The fact that a wet well and a dry well have about the same BTU content is not surprising as a dry well was once a wet well where the heavier components have converted to methane approximately keeping the BTU content the same.  This fact means that a map like the one on page 11 could be written in terms of BTU equivalents without regards to the 1050 BTU line.  However, the numbers that Range has given on page 11 don’t calculate out to the numbers presented on page 24 or 27.  So something is amiss.

Regards,

Phil

Philip,

Thanks for the clarification. I think if you have a look at Ventura's & Farquharson's comments from the telecon you'll get the sense that they believe they're getting much higher recoveries than the industry average 25% - 35%.

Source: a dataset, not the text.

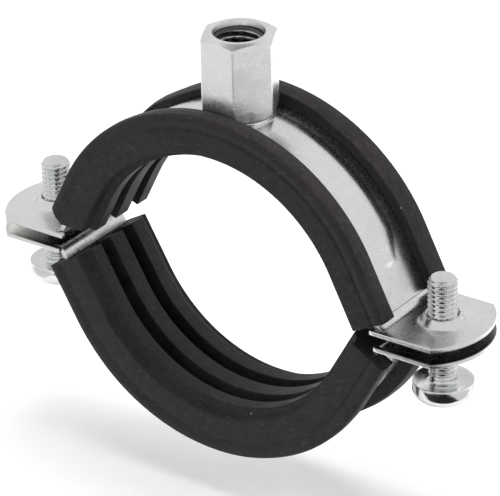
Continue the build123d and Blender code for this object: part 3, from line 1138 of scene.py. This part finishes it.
def stageSheet(name, corners, level, grey, roughness):
    # a flat matte sheet of the studio, whose glow is set afterwards
    mesh = bpy.data.meshes.new(name)
    mesh.from_pydata([(x, y, level) for x, y in corners], [], [(0, 1, 2, 3)])
    holder = newObject(name, mesh)
    material, tree, surface = newMaterial(name)
    setInputs(surface, {"Base Color": (grey, grey, grey, 1), "Roughness": roughness,
                        "Specular IOR Level": 0.0, "Emission Color": (1, 1, 1, 1)})
    mesh.materials.append(material)
    return holder, tree, surface


def buildStudio(look):
    size = look["floorSize"]
    level = cadBox[0][2] - look["floorDrop"]
    _, tree, surface = stageSheet("floor", [(-size, -size), (size, -size), (size, size), (-size, size)],
                                  level, look["floorColour"], look["floorRoughness"])
    path = addNode(tree, "ShaderNodeLightPath")
    seen = calculate(tree, "MAXIMUM", path.outputs["Is Camera Ray"], path.outputs["Is Glossy Ray"])
    seen = calculate(tree, "MAXIMUM", seen, path.outputs["Is Transmission Ray"])
    join(tree, times(tree, seen, look["floorGlow"]), surface.inputs["Emission Strength"])

    # painted reflections: each card is seen only by glossy rays and puts a dark, grey or dim patch in the
    # metal's reflections
    for name, card in look["paintedReflectionCards"].items():
        turn = math.radians(card["azimuth"])
        ahead, aside = Vector((math.sin(turn), -math.cos(turn))), Vector((math.cos(turn), math.sin(turn)))
        near, far, half = ahead * card["near"], ahead * card["far"], aside * card["half"]
        holder, tree, surface = stageSheet(name, (near - half, near + half, far + half, far - half),
                                           level + card["lift"], card["grey"], 1.0)
        surface.inputs["Emission Strength"].default_value = card["glow"]
        for ray in ("camera", "diffuse", "transmission", "shadow"):
            setattr(holder, "visible_" + ray, False)

    world = bpy.data.worlds.new("studioWorld")
    world.use_nodes = True
    bpy.context.scene.world = world
    tree = world.node_tree
    background = tree.nodes["Background"]
    background.inputs["Color"].default_value = (1, 1, 1, 1)
    path = addNode(tree, "ShaderNodeLightPath")
    seen = times(tree, path.outputs["Is Camera Ray"], 1 - look["worldLight"])
    shine = times(tree, path.outputs["Is Glossy Ray"], look["worldShine"] - look["worldLight"])
    strength = plus(tree, plus(tree, seen, shine), look["worldLight"])
    join(tree, strength, background.inputs["Strength"])

    for name, lamp in look["lamps"].items():
        light = bpy.data.lights.new(name, "AREA")
        light.shape = "DISK"
        light.size = lamp["size"]
        light.energy = lamp["power"]
        holder = newObject(name, light)
        holder.location = lamp["place"]
        holder.rotation_euler = (-Vector(lamp["place"])).to_track_quat("-Z", "Y").to_euler()
        holder.visible_glossy = False


buildStudio(studio)
print("studio built")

Ventura states that "... we think that you're going to possibly see us a significantly higher recovery there ..." and Farquharson follows up with additional 'color' about their infill wells (i.e. 500' spacing) with "... up into the low- to mid- 40's".

So, going back to their Marcellus GIP map p11, the top range is 125 bcf - 175 bcf and assuming better recovery (i.e. 45%) per your equation you get a range 7 bcf - 9.8+ bcf. Still lower than their 12.2 bcf figure but closer. 

Also, IMO, it's important to understand that their 12.2 bcf figure is an EUR (see p41) derived from a type (production) curve. So the 12.2 bcf is the current estimated ultimate recovery after 20+ years.

The volumes were estimated two different ways and both are certain to be 'wrong' :-)

In the first case, they used a standard formula to calculate GIP. This is fine but there are uncertainties associated with input parameters and a couple of them are significant. The two with the largest uncertainties, IMO, are the recovery factor & the gas saturation; both are really tough to determine with confidence in shales.

In the second case, they used the most current production data and then extrapolated production rate over time. This method also has a number of uncertainties associated with it. The two with the largest uncertainties, IMO, are production decline rate & how it varies over time.

Bottom line, at least for me is: both estimates appear reasonable and good, they will change with improved operational efficiencies & technologies (probably grow larger) and Range appears to be gaining a good understanding of the reservoir(s).

Graig,

Thank you for the additional information and commentary.  As a landowner in several Southern Butler County, PA townships, this new Range GIP data is quite encouraging.  I hope their numbers are close.

Regards,

Phil

Here's the good news:

   Those GIP #'s are based on pre12/31/2012 numbers. Look at bottom of maps on pages 11,12 and 13 just above Ranges logo.

   As recent as June 2013 they were using 8.7 Bcfe EUR #'s. In  July 2013 that changed to       12.3 Bcfe. So those GIP #'s are higher now. I expect those to go even higher, especially Utica/PP. also of note in that conference call it was said that porosity, permeability etc. being "better" where the high GIP numbers are. ~35-40% EUR even talking higher. I thought 25-30% was too high.

  Best of all is we're talking "just" Shale (source rock). Not even into reservoir rock yet! 

 

Tim,

I took that date as referring to the highlighted townships.  So you think these numbers predate the switch from 8.7 Bcf to 12.7 Bcf – that would be good news for sure.  This is the first time they released the GIP numbers (as far as I know) so I assumed everything was up to date.  One question, why go into an investor conference call with less than your best data (best falsification LOL).

What formations are considered economic reservoir layers?

Thanks for the information.

Phil

Phil,

One question, why go into an investor conference call with less than your best data

My best guess is they were added a bit late. I will not be surprised to see they acquired some acreage lately.

What formations are considered economic reservoir layers?

Those legacy formations (Venango, Bradford and Elk) is best place to start. Depending on location. Venango is "depleted" in my area. Than again with horizontal drilling and/or enhanced recovery (EOR)? But that Elk is just above Rhinestreet Shale and Brailler is just below it.